Auch sonst springen die Singspiel-Macher mit dem vormaligen Ministerpräsidenten wenig zimperlich um. Seehofer geistert im Bademantel durch die Kulisse, er hat seinen Turnbeutel vergessen. Doch keiner beachtet ihn – so lange, bis der Ignorierte glaubt, er sei unsichtbar, und sich im Superheldenkostüm Allmachtsfantasien hingibt. Der Turnbeutel findet sich später im AfD-Stahlbad.
Manch andere Figur zündet weniger – trotz einer schauspielerischen Energieleistung wie im Falle von Norgauer. Bei ihrer Nahles beschränkt sich die Satire doch hauptsächlich auf die schrillen Manierismen des Vulkans aus der Eifel. Und Hubert Aiwanger ist trotz guter Gags nur Steigbügelhalter des Ministerpräsidenten – der ihn permanent mit dem falschen Vornamen anredet.
Ach ja, und das Dusel? Das kann irgendwann vor Söder fliehen – nur damit sich die anderen über es hermachen. Irgendwann hat jeder mal an ihm geschnuppert, das Dusel wird davon immer matter und fällt tot um. Die Politiker sind derweil so mit ihrem Glücksgefühl berauscht, dass sie die Gefahr, die vom langsam überhitzenden Boiler ausgeht, auf die leichte Schulter nehmen.

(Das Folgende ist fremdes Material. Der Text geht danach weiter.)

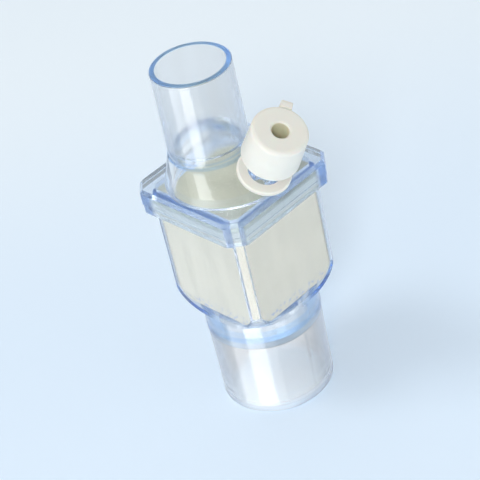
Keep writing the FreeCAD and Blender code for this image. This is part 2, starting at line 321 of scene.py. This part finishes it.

So ein Kessel ist ein simples Symbol und kann für vieles stehen: Klimakatastrophe, soziale Schieflage, Erstarken der Rechtsradikalen. Söder findet, er steht für Alarmismus. Als dann die Explosion kurz bevorsteht, tritt der Landesvater als Heilsbringer auf. Zinner röhrt den Gospel des Weiterwurstelns – und spätestens jetzt krümmt sich das Publikum vor Lachen: „Wir haben einen bewährten Masterplan: Schritt eins: Ich ernennen das Problem zur Chefsache. Schritt zwei: Wir bilden einen runden Tisch. Schritt drei: Wir machen ein Foto. Schritt vier: Wir warten bis ein neues Problem auftaucht, das vom alten ablenkt.“ Dann singen alle: „Des geht scho no, da werd scho nix passiern.“
Am Ende bleibt dreierlei: Das Nockherberg-Team kann stolz sein auf ein witziges Singspiel. Die Zuschauer können sich darin bestätigt fühlen, ja schon immer gewusst zu haben, wie Politik funktioniert. Und der Landesvater, der hat einfach a Massl. Er hat Stephan Zinner.